Deeply disturbed by Komeda's demise, Castle became convinced that he would be struck down next. In such agony from renal colic that he could barely walk, yet unwilling to face more surgery, he agreed to a series of sodium bicarbonate injections. Administered twice a day for many months, the treatment induced fevers and acute discomfort. But the solution gradually dissolved the kidney stones and Castle was cured.

Yet any hopes that the hex had been lifted were dashed on 9 August 1969 when the pregnant Sharon Tate and three friends were murdered by members of Charles Manson's notorious Family at 10050 Cielo Drive in Benedict Canyon (the same street on which Joseph Stefano had written Psycho). The precise reason why they were targeted has never been established. But Manson had purportedly ordered his cohorts, led by Charles "Tex" Watson, to do "something witchy." And it is said that as Watson awoke the guests at 10050 he announced "I am the devil, here to do the devil's business."

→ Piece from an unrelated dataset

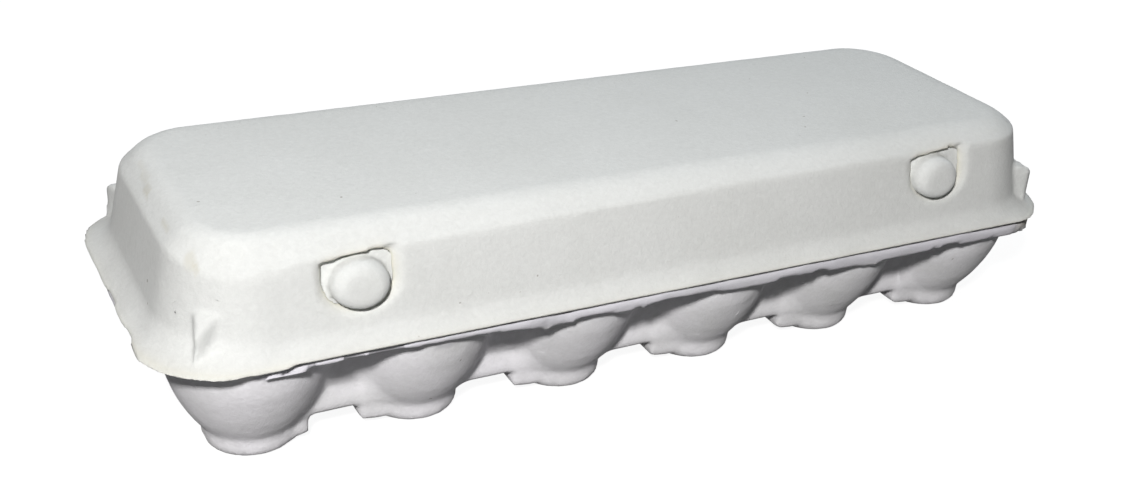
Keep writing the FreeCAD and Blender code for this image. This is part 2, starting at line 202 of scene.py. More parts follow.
class PulpLooks(PropertyGroup):
    lid_colour: colour("Lid colour", "Bleached pulp, a neutral white", "DBDDDC")
    # painted light: the tray is written much lighter than the lid's pulp, standing in for light on its
    # downward-facing bowls
    tray_colour: colour("Tray colour", "Bleached further, and a little cooler", "F7F6FB")
    cloud_colour: colour("Cloud colour", "Where the pulp settled thicker", "D2D4D2")
    edge_colour: colour("Edge colour", "The lid's cut edges, where the fibres yellow", "DFD8BA")
    # painted shade: this grey tint darkens the tray's front fold and rim edge, which the lamp lights
    # fully, against the lightened tray
    tray_edge_shade_colour: colour("Torn colour", "The tray's torn and folded edges", "ACABB6")
    # on the lid these are real scuffs; on the tray the same tint is painted shade under the flange at the
    # drooping front right corner
    scuff_and_shade_colour: colour("Mark colour", "Tea-brown scuffs on the shoulder", "A59A72")
    speck_colour: colour("Speck colour", "Bark specks in the recycled fibre", "6E6355")
    lid_cell: length("Lid mesh size", "Spacing of the lid's surface points", 0.9)
    tray_cell: length("Tray mesh size", "Spacing of the tray's surface points", 1.35)
    relief: length("Relief", "Height of the skin's unevenness", 0.22)
    relief_size: length("Relief size", "Distance between its humps", 7.0)
    fuzz_length: length("Fibre length", "Short fibres along the cut edges, which grow inwards", 1.5)
    fuzz_radius: length("Fibre radius", "Drawn coarser than a real fibre, so that it shows", 0.05)
    seed: IntProperty(name="Seed", description="Seed of everything random", default=12, min=0)


class StageLooks(PropertyGroup):
    lens: FloatProperty(name="Lens", description="Focal length on a 36 mm sensor, in millimetres",
                        default=45.15, min=10)
    camera_place: point("Camera place", "Where the camera stands", (-0.2045, -0.3584, 0.2286))
    yaw: angle("Yaw", "Turn from +Y towards +X", 28.83)
    pitch: angle("Pitch", "How far the camera looks down", 26.33)
    roll: angle("Roll", "Lean of the camera to its left", 3.67)
    aim: point("Aim", "Point of the box that both lamps look at", (0, 0, 0.03))
    key_place: point("Key place", "Where the key light hangs", (-0.31, -0.445, 0.42))
    key_size: length("Key size", "Side of the key light, small enough for firm shadows", 50)
    key_power: watts("Key power", "Power of the key light", 4.4)
    key_tint: colour("Key tint", "The faintly warm light of the key", "FFFDFB")
    top_place: point("Top place", "Where the wide lamp hangs", (0.26, 0.36, 0.75))
    top_size: length("Top size", "Side of the wide lamp", 600)
    top_power: watts("Top power", "Power of the wide lamp", 2.7)
    top_tint: colour("Top tint", "The faintly cool light from above", "F2FAFF")
    ambient: FloatProperty(name="Ambient", description="Strength of the even light all round",
                           default=0.01, min=0)


# ------------------------------------------------------------------ fields
# A field is the signed distance to a form's skin: below zero inside, above zero outside.
def joined(a, b, radius):
    """Both forms, with a fillet of that radius where they meet."""
    round_part = np.hypot(np.maximum(radius - a, 0), np.maximum(radius - b, 0))
    return np.maximum(radius, np.minimum(a, b)) - round_part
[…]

More certain than ever that his film had loosed evil into the world, Castle went to ground. The year before he died, he wrote: "All my life I had yearned for the applause, approval and recognition of my peers; and when the awards were being passed out, I no longer cared. I was at home, very frightened of Rosemary's Baby." William Castle continued to make movies. However, the curse of his most enduring achievement didn't die with him in May 1977.

John Lennon had spent the spring of 1968 with Mia Farrow at the Maharishi Mahesh Yogi's ashram in India. During their stay, Lennon had written "Dear Prudence" for Farrow's sister (who shared a name with Sharon Tate's Yorkshire terrier) and it featured on The Beatles' White Album that November. Charles Manson claimed that the LP contained coded messages about the impending race war he hoped to provoke with the Cielo Drive slayings. Lennon himself met a violent end in December 1980 when he was gunned down in New York — outside the Dakota apartments which Castle and Polanski had used for the exteriors of the Bramford block where Rosemary gave birth to her child.

Mia Farrow seems not to believe in curses or coincidences, however, as she resides in next door, in the Langham building.